In every situation, these costs to the landlord can be quantified with a high degree of accuracy. They should be part of talks with the landlord to maximize the value you get as a renewing tenant.
The difference in what a landlord will spend to get a new tenant and what they will spend to keep you can be substantial. It can easily exceed a year’s rent. A tenant representative can develop properly structured negotiations so that at least some of these savings can be used to lower your costs if you decide to renew your lease for industrial property.
Be Prepared to Move
You’ve analyzed the market. You’ve taken into account all relevant factors. And ultimately you’ve determined that moving will give you a substantially lower present value occupancy. Then you probably should elect to move.

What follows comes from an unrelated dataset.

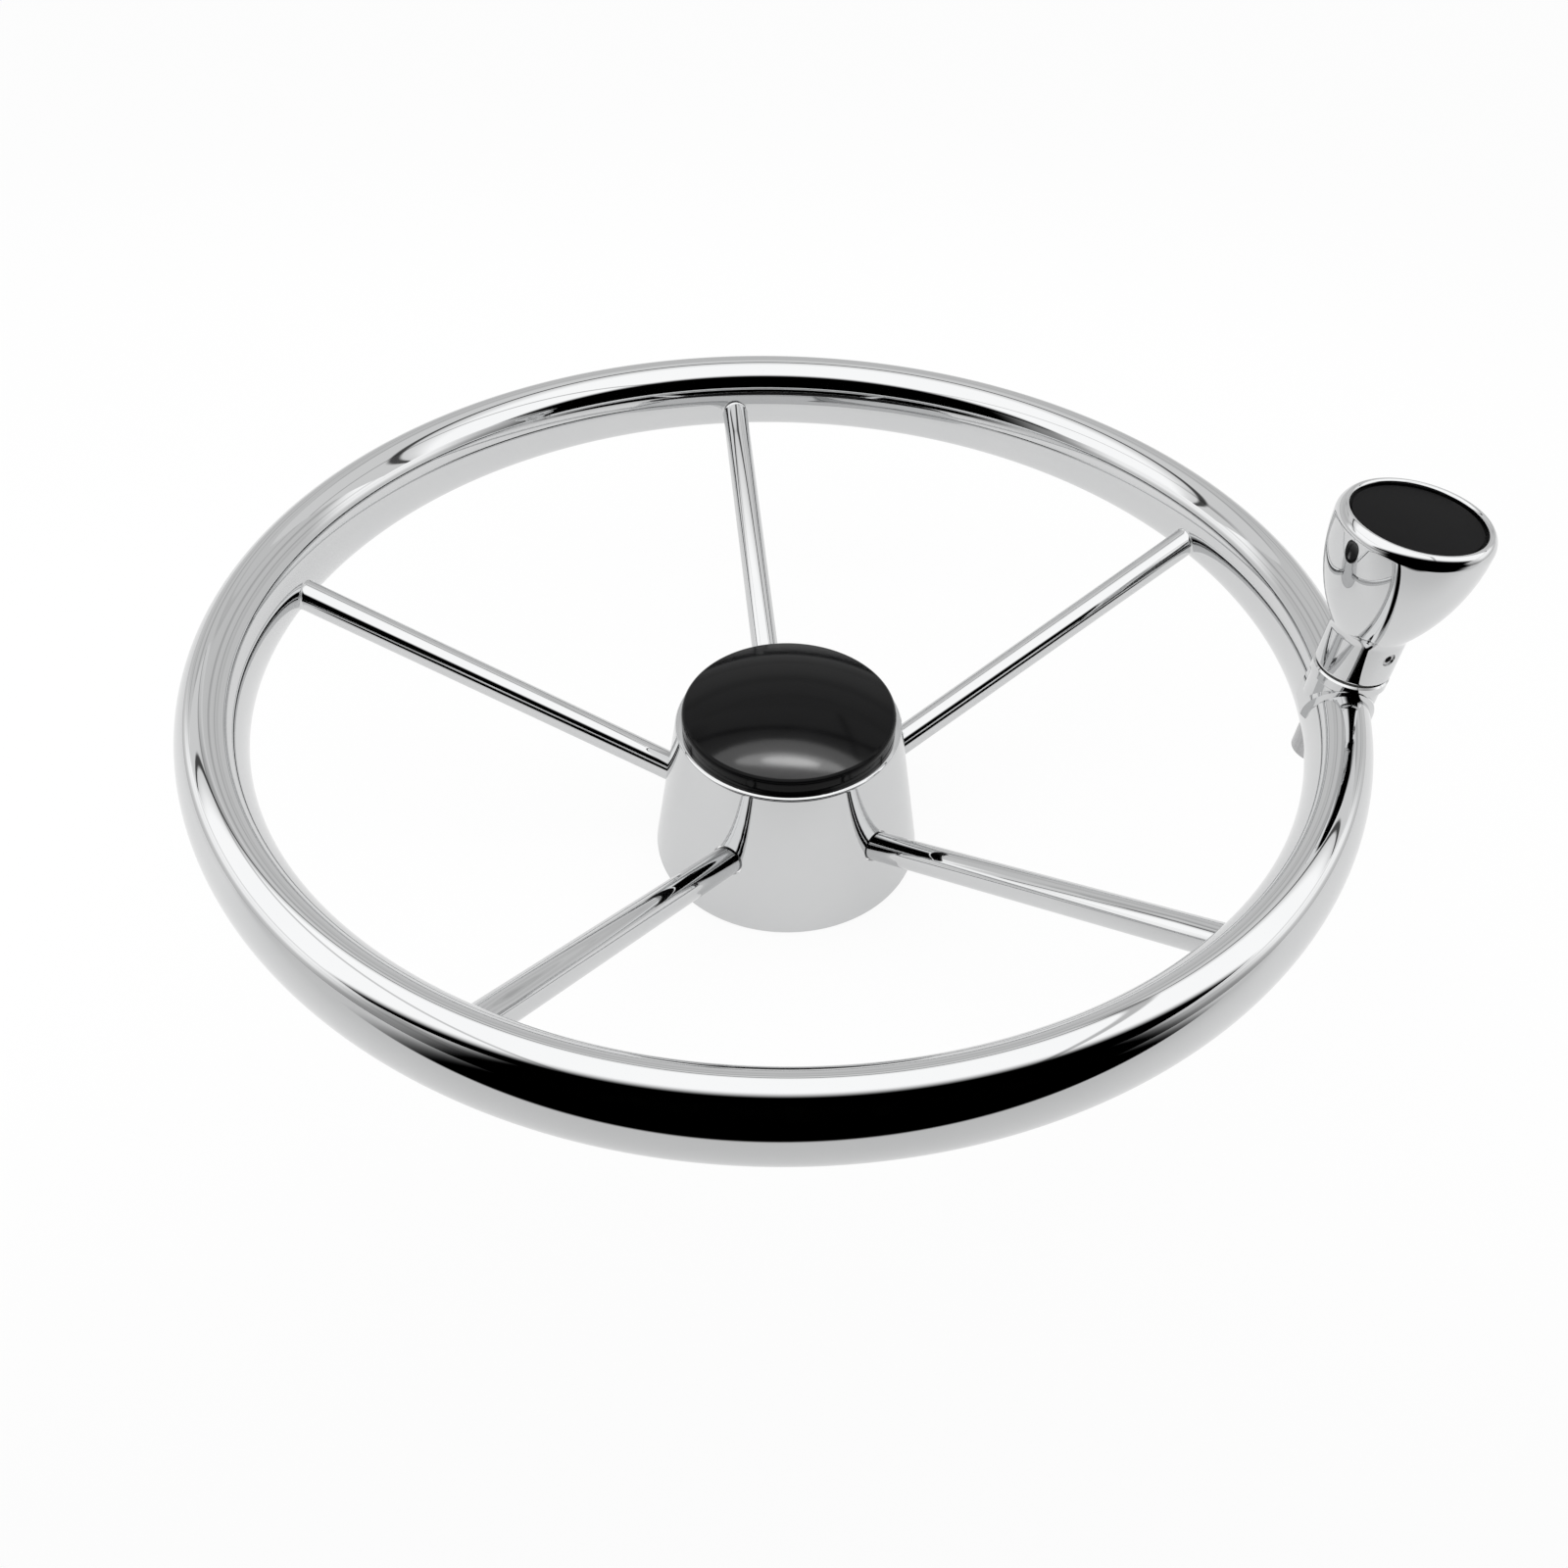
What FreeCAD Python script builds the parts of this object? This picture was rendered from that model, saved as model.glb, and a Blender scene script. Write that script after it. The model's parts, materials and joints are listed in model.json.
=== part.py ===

Moving for marginal savings of 2% or 3% might not make sense. But if projected savings are 5% or more, this is likely your better option. It doesn’t matter how specialized your facility is, how convenient is its location or what the cost of build-out will be.
If a thorough site selection process, including a financial and lease analysis, shows you can get better terms elsewhere, it may be time to move on. Occupancy costs are often the second largest fixed cost a tenant faces, up to 50% of net revenue. You can’t ignore significant savings.
Managing occupancy costs is a critical corporate responsibility. When landlords understand that lease renewals are not a sure thing and tenants regularly subject lease renewals to an objective, market-driven process, the result is likely to be lower occupancy costs across the board.